Not Everyday is a Good Day
I must say, this week has - for lack of better words - sucked. Ups and downs and overwhelming emotions...If you're trying to find me, I'm the one in the deep end, arms flailing to no avail. I'm finding that whether I drink or not, I'm still an addict with addict-like thoughts and behaviours of self medicating and splitting and projecting and on and on and on. I've not been diagnosed and don't want to be that person, but I just picked up a book on emotional trauma called Emotional Sobriety by Tian Dayton and it doesn't take long to determine that I have many, if not all, symptoms of PTSD and high levels of emotional relationship trauma.
I made the comment the other day that I can know something logically, like seeing a harmful pattern and the need to change it, yet it feels like I'm stuck in an emotional (and physical) loop or cycle that feels so viscerally potent and real and impossible to escape. It's almost maddening that simply acknowledging these things on a mental level isn't enough. Education and knowledge only takes me so far and I must now find a way to feel my way through this fucking hurricane.
In her book, Dayton talks about the Limbic System and the intricate details of how our unresolved emotions can actually sit stuck in areas of our bodies. Our emotions also "speak" through nerve systems in the body, like our stomach as an example. She says that talk therapy can sometimes not be enough and talks of using psychodrama to act things out with the body. This has been easier to move the emotions out and find healing. Really, to rewire the brain I suppose.
I found this interesting, as I struggled all week with horrible thoughts, anxieties and emotions I kept seeing and feeling how badly I need to punch a punching bag or something. The image and feeling popped up many times this week. I have done nothing about it, but feel my intelligent guidance system is telling me to take back my power and maybe do some kickboxing or find some outlet similar. Okay, I haven't done nothing either, I've gone on a few intense and steep incline hikes this week, went on a run and attended yoga last week. I walk whenever I can and I also have been drawing for stress release.

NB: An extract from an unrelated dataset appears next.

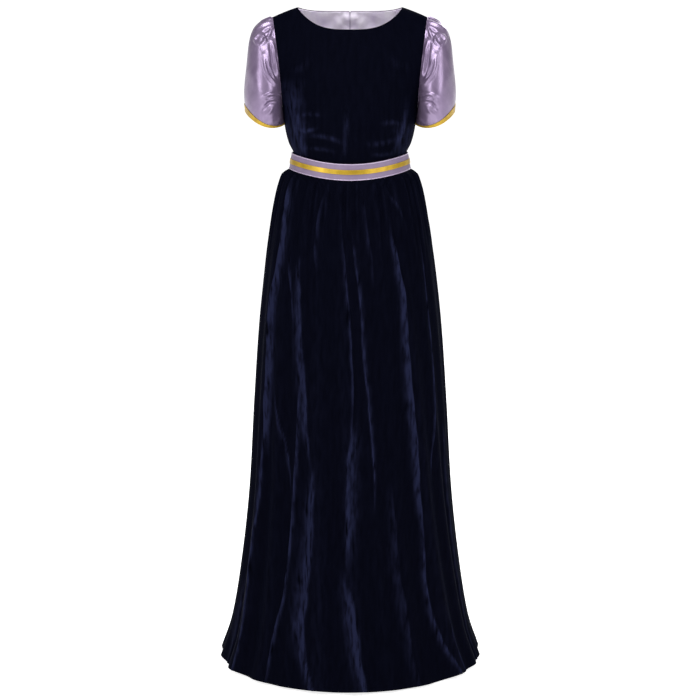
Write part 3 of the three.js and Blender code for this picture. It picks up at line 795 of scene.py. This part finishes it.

It can feel so discouraging to start a book like Emotional Sobriety and see yourself in every word, every page and have to acknowledge your shortcomings without beating yourself to shit. All I can do is relate to everything and then also hate myself for continuing the pattern unconsciously with my children. My mind is sick y'all and I go to some dark places inside that make me hate myself more.
I am going to dare and be vulnerable and share what I struggle with most:
- suicidal musings
-thoughts of self harm
-wanting to fall off the deep end and overdo it in unhealthy ways like overeat as example
-depriving myself of everything as a sort of "penitence"
-for the first time I felt like I wanted to make myself throw up when drowning in the deep end
-severely negative internal self talk that I now see my younger two picking up. This makes me feel like a piece of shit and also out of control because my worst fear is that my kids go through what I have gone through in my life (examples of my internal self talk: "What is wrong with me? Why the fuck am I so stupid?! I'm a piece of shit, I fucking hate myself. It's only a matter of time before they see how worthless I am and they give up on me. He should just find someone else, I'm holding him down. ***compares myself to another woman every two seconds and beats myself to shit for not being skinnier, more put together, more beautiful, and on and on and on.)
But, as discouraging as it feels sometimes, I have to remember that this book is in my life to support me with tools to overcome self limiting patterns. I must remember my higher power brought this book to me, brought the programs of AA and Al-Anon into my life. I remind myself that the friends and mentors that grace my path support me and hold space for me with deep compassion.
I pray everyday, literally multiple times, for God to help me. I pray for relief from these painful patterns and the diseases of depression, anxiety and alcoholism. I pray for the alcoholic who suffers worse than I and I pray for humility and most of all grace on this healing journey.
Not everyday is a good day, but it's a day that I'm grateful to be breathing.